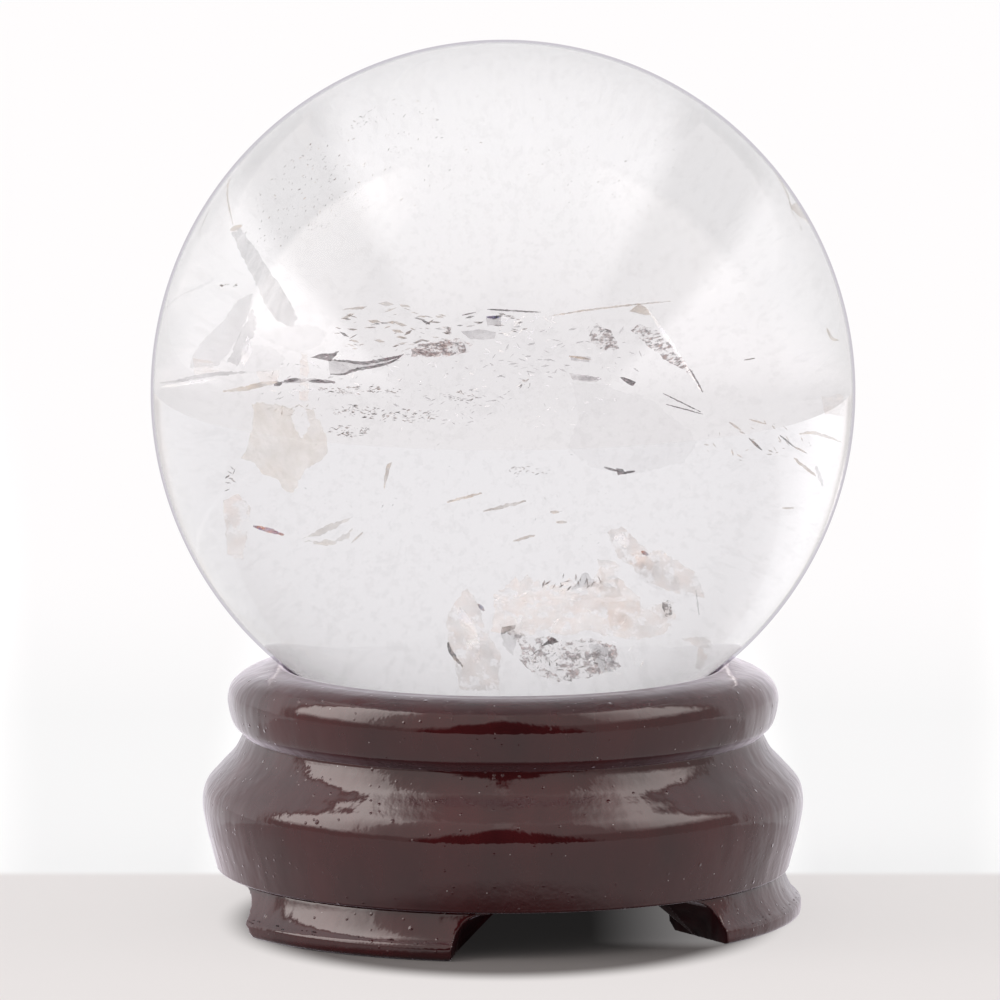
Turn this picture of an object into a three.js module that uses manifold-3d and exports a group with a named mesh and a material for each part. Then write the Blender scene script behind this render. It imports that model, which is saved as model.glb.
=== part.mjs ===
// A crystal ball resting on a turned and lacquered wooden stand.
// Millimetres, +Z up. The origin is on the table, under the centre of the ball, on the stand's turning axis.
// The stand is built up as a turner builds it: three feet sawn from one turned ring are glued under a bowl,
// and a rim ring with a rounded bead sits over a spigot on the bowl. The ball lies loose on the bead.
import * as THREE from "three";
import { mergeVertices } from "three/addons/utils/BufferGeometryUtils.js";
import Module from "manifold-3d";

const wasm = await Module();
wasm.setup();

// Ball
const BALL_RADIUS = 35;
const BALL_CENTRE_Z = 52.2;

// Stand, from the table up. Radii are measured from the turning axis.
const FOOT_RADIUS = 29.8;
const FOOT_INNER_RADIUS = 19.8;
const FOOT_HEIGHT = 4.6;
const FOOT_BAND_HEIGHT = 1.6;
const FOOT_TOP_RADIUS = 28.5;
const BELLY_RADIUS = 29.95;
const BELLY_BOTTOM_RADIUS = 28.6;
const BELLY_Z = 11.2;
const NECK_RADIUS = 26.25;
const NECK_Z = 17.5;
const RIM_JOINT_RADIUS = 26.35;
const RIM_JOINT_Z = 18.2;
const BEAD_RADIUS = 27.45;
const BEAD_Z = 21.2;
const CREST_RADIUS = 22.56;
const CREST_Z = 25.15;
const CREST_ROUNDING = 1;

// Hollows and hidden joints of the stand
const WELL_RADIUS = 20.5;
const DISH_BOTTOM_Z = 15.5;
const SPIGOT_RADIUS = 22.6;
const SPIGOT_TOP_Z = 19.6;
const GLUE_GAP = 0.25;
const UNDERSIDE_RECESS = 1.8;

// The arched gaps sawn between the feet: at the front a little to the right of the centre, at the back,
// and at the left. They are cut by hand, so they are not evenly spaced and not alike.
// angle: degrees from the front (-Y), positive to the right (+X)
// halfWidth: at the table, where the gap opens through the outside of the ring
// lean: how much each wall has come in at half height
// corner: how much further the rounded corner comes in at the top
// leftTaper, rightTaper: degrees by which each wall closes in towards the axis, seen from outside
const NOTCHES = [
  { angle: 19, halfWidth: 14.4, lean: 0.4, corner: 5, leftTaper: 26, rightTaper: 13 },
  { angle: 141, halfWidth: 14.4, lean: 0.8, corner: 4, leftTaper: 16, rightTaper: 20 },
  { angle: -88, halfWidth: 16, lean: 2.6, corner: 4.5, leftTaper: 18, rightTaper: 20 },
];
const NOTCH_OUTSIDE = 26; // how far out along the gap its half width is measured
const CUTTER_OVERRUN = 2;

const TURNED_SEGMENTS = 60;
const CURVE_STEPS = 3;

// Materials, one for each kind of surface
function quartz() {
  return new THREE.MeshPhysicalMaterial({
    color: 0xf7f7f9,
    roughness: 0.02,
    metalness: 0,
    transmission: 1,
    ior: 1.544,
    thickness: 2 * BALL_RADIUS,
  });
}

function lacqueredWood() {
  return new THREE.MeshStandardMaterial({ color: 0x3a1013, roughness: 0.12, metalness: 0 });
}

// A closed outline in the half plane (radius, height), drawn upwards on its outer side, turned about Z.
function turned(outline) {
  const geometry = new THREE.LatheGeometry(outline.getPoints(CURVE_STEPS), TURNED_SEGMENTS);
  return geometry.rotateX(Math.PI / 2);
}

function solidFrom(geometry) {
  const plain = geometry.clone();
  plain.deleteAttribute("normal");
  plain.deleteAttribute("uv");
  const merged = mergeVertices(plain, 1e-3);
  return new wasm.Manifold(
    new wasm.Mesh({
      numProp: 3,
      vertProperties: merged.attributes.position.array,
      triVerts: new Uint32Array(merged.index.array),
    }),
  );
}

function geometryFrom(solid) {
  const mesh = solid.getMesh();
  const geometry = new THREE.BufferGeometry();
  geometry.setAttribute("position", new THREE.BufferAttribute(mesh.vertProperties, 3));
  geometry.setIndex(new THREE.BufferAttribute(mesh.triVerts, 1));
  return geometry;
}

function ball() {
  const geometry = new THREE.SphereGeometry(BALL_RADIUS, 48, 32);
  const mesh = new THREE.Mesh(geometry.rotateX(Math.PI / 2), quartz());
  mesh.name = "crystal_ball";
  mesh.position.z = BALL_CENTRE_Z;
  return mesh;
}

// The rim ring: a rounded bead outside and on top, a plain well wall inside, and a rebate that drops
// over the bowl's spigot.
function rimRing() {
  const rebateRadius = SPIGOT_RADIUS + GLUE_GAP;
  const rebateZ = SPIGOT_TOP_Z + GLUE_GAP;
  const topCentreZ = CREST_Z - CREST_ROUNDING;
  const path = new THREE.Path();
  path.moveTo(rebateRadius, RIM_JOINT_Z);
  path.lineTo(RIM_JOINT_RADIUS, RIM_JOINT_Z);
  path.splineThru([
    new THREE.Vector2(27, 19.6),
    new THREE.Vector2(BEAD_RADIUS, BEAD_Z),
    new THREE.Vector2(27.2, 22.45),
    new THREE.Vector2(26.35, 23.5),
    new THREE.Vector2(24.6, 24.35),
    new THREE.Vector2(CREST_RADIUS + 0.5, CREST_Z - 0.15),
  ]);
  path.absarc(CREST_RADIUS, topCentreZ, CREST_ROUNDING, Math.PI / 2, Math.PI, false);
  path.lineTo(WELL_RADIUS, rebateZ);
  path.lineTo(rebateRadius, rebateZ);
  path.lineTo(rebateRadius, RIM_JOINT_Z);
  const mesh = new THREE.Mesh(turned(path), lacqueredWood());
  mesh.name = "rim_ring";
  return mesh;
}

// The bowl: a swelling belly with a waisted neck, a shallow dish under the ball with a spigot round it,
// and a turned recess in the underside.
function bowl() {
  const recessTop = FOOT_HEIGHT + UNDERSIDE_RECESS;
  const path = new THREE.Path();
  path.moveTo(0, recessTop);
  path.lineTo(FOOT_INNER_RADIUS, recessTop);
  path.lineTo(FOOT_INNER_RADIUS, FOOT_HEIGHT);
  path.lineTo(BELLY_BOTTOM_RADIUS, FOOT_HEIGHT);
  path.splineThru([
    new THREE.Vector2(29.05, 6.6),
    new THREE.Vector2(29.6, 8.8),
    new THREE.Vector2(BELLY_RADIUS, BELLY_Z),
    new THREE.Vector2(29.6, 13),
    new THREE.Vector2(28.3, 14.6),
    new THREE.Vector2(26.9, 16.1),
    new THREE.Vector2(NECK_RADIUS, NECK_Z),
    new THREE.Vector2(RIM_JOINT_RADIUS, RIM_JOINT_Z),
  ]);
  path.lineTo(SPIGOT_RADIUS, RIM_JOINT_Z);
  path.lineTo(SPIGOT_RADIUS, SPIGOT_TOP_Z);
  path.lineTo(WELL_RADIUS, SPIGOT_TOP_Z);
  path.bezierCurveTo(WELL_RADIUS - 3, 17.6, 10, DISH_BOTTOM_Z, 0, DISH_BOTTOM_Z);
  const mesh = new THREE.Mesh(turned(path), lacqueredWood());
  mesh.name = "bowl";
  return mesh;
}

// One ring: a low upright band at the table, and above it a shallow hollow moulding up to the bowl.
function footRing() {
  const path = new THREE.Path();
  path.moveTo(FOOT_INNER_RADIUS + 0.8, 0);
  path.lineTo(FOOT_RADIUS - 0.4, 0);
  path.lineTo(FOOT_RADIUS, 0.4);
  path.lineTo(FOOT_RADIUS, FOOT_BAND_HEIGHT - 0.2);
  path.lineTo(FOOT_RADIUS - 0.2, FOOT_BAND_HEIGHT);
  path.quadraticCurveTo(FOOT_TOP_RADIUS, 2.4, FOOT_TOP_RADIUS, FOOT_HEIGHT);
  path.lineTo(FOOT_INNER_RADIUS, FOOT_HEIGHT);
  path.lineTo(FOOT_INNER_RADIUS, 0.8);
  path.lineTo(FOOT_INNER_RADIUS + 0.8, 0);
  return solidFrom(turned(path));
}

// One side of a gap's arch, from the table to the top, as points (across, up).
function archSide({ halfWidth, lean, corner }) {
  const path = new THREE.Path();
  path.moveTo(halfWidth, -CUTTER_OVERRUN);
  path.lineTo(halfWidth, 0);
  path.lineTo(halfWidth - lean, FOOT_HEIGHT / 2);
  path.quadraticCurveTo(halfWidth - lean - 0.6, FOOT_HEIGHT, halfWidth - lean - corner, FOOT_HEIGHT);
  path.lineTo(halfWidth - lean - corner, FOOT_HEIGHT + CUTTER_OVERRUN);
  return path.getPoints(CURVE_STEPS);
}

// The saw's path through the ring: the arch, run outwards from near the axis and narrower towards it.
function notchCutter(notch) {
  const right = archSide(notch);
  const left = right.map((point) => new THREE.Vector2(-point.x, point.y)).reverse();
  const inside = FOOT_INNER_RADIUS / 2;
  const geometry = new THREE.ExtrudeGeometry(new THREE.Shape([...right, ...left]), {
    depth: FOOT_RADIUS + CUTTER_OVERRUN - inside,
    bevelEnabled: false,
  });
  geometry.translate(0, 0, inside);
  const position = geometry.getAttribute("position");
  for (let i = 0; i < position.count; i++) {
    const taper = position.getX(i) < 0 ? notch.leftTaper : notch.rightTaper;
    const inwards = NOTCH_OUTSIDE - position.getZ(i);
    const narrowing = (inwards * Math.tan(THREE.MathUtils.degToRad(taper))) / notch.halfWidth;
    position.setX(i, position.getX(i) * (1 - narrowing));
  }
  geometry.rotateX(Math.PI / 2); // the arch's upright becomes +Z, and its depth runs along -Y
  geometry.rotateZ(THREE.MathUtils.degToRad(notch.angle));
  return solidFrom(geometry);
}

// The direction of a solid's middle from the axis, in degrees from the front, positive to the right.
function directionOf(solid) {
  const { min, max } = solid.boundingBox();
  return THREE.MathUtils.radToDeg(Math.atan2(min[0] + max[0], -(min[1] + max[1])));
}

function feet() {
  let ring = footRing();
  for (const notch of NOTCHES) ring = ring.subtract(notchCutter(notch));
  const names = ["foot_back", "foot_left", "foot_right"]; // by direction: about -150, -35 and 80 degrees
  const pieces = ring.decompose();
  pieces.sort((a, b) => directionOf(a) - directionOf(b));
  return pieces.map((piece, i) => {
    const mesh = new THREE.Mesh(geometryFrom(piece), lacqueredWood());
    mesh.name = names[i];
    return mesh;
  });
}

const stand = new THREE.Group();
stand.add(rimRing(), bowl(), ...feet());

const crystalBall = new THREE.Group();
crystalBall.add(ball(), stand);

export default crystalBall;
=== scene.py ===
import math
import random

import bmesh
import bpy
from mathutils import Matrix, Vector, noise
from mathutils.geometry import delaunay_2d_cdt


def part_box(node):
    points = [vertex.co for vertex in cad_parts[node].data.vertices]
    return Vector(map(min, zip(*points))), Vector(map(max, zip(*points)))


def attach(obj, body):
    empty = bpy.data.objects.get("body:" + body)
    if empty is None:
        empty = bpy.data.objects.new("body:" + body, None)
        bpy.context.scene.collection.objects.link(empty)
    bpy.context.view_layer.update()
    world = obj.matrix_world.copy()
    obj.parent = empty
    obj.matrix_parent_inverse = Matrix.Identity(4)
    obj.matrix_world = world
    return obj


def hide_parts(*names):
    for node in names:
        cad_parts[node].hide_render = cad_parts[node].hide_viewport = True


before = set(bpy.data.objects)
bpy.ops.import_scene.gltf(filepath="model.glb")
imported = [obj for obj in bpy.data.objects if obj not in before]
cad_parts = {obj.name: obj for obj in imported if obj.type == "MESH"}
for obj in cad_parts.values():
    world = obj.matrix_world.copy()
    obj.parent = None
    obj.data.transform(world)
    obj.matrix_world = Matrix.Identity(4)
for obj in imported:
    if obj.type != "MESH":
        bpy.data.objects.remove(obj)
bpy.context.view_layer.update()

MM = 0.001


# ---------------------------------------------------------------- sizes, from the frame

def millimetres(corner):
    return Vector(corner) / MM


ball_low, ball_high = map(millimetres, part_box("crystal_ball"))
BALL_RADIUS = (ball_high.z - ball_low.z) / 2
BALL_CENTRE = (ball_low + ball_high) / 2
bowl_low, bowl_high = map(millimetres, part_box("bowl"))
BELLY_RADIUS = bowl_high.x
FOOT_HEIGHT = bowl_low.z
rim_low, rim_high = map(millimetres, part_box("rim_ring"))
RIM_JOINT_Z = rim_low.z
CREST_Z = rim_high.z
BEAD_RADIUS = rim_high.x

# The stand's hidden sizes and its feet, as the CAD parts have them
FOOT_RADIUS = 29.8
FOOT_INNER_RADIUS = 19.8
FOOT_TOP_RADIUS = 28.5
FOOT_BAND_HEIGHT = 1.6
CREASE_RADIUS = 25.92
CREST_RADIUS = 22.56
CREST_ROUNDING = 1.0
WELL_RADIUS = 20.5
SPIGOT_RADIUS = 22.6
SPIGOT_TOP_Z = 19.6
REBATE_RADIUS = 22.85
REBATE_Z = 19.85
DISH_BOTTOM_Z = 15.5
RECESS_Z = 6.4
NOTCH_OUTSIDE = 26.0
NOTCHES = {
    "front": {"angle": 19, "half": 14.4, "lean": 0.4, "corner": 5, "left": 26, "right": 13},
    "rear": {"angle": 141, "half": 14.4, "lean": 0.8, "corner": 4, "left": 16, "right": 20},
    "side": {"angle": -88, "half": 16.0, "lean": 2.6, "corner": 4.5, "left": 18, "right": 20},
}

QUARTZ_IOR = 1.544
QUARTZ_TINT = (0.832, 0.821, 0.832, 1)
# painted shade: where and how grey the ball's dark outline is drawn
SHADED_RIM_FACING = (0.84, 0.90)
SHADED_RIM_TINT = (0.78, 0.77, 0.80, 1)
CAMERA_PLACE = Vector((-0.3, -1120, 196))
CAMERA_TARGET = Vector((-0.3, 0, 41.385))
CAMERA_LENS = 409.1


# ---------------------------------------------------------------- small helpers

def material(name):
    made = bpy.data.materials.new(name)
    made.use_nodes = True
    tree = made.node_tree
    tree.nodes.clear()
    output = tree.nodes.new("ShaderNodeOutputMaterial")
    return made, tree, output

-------

Give back exactly the material above from its opening line to the line bearing "const BALL_CENTRE_Z = 52.2;".

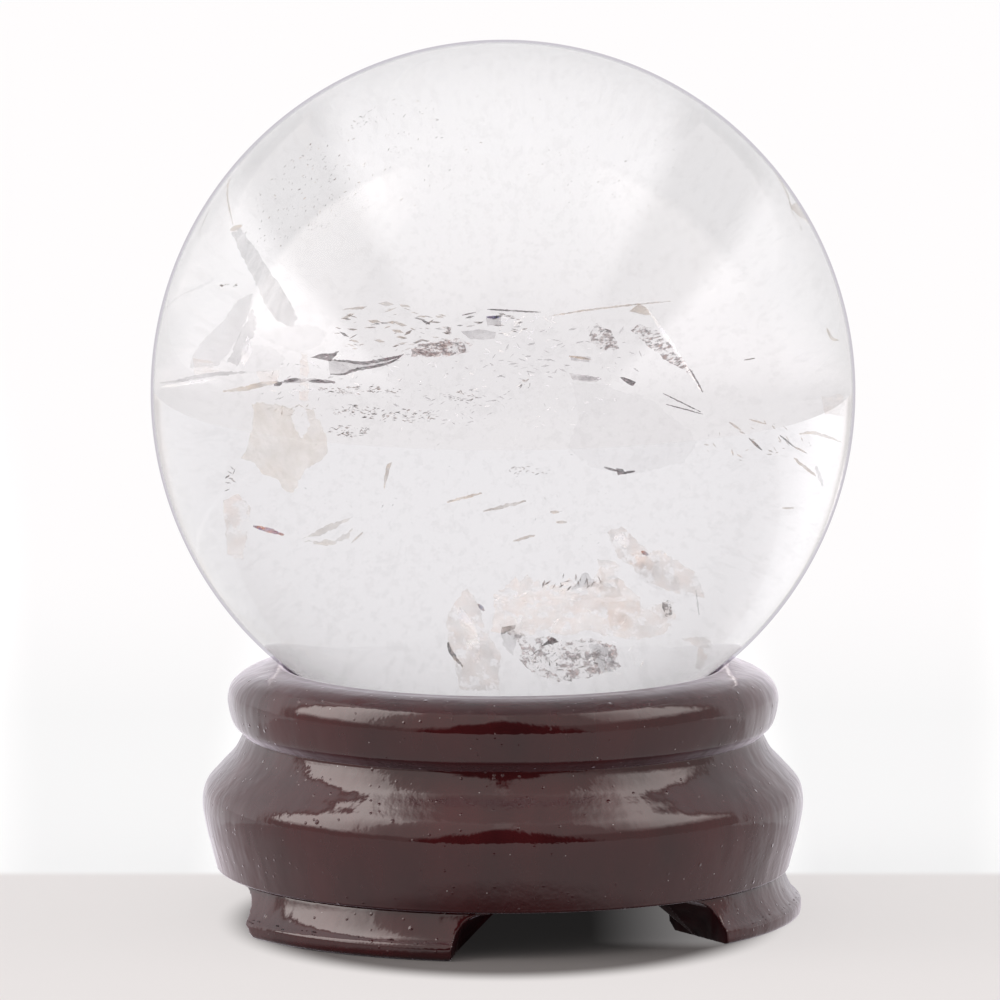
Turn this picture of an object into a three.js module that uses manifold-3d and exports a group with a named mesh and a material for each part. Then write the Blender scene script behind this render. It imports that model, which is saved as model.glb.
=== part.mjs ===
// A crystal ball resting on a turned and lacquered wooden stand.
// Millimetres, +Z up. The origin is on the table, under the centre of the ball, on the stand's turning axis.
// The stand is built up as a turner builds it: three feet sawn from one turned ring are glued under a bowl,
// and a rim ring with a rounded bead sits over a spigot on the bowl. The ball lies loose on the bead.
import * as THREE from "three";
import { mergeVertices } from "three/addons/utils/BufferGeometryUtils.js";
import Module from "manifold-3d";

const wasm = await Module();
wasm.setup();

// Ball
const BALL_RADIUS = 35;
const BALL_CENTRE_Z = 52.2;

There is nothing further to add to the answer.